Performing Laboratory

Mayo Clinic Laboratories in Rochester

Reporting Name

Garlic, IgE

Method Name

Fluorescence Enzyme Immunoassay (FEIA)

Specimen Stability Information

Specimen Type Temperature Time
Serum Refrigerated (preferred) 14 days
  Frozen  90 days


Specimen Required


Container/Tube:

Preferred: Red top

Acceptable: Serum gel

Specimen Volume: 0.5 mL for each 5 allergens requested

Additional Information: Designate specific allergens from the list in Allergens-IgE Antibodies in Special Instructions.


Specimen Type

Serum

Specimen Minimum Volume

For 1 allergen: 0.3 mL; For more than 1 allergen: (0.05 mL x number of allergens) + 0.25 mL dead space

Reference Values

Class

IgE kU/L

Interpretation

0

<0.35

Negative

1

0.35-0.69

Equivocal

2

0.70-3.49

Positive

3

3.50-17.4

Positive

4

17.5-49.9

Strongly positive

5

50.0-99.9

Strongly positive

6

≥100

Strongly positive

Reference values apply to all ages.

Analytic Time

Same day/1 day

Day(s) and Time(s) Performed

Monday through Friday; 9 a.m.-8 p.m., Saturday; 8 a.m.-3 p.m.

CPT Code Information

86003

Reject Due To

Hemolysis

Mild OK; Gross OK

Lipemia

Mild OK; Gross OK

Icterus

NA

Other

NA

Interpretation

Detection of IgE antibodies in serum (Class 1 or greater) indicates an increased likelihood of allergic disease as opposed to other etiologies and defines the allergens that may be responsible for eliciting signs and symptoms.

 

The level of IgE antibodies in serum varies directly with the concentration of IgE antibodies expressed as a class score or kU/L.

Clinical Information

Clinical manifestations of immediate hypersensitivity (allergic) diseases are caused by the release of proinflammatory mediators (histamine, leukotrienes, and prostaglandins) from immunoglobulin E (IgE)-sensitized effector cells (mast cells and basophils) when cell-bound IgE antibodies interact with allergen.

 

In vitro serum testing for IgE antibodies provides an indication of the immune response to allergen(s) that may be associated with allergic disease.

 

The allergens chosen for testing often depend upon the age of the patient, history of allergen exposure, season of the year, and clinical manifestations.

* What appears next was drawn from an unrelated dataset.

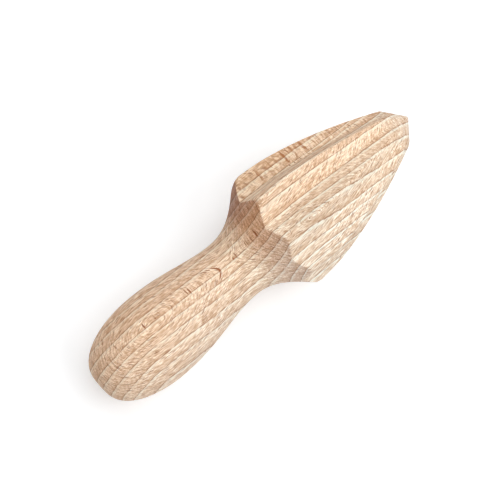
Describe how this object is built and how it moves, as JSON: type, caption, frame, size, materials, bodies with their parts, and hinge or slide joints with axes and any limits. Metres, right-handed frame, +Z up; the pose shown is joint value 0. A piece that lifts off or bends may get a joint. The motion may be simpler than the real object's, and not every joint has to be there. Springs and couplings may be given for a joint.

In individuals predisposed to develop allergic disease(s), the sequence of sensitization and clinical manifestations proceed as follows: eczema and respiratory disease (rhinitis and bronchospasm) in infants and children less than 5 years due to food sensitivity (milk, egg, soy, and wheat proteins) followed by respiratory disease (rhinitis and asthma) in older children and adults due to sensitivity to inhalant allergens (dust mite, mold, and pollen inhalants).

Specimen Retention Time

14 days

Cautions

Testing for IgE antibodies is not useful in patients previously treated with immunotherapy to determine if residual clinical sensitivity exists, or in patients in whom the medical management does not depend upon identification of allergen specificity.

 

Some individuals with clinically insignificant sensitivity to allergens may have measurable levels of IgE antibodies in serum, and results must be interpreted in the clinical context.

 

False-positive results for IgE antibodies may occur in patients with markedly elevated serum IgE (>2,500 kU/L) due to nonspecific binding to allergen solid phases.

Useful For

Testing for IgE antibodies may be useful to establish the diagnosis of an allergic disease and to define the allergens responsible for eliciting signs and symptoms.

 

Testing also may be useful to identify allergens which may be responsible for allergic disease and/or anaphylactic episode, to confirm sensitization to particular allergens prior to beginning immunotherapy, and to investigate the specificity of allergic reactions to insect venom allergens, drugs, or chemical allergens.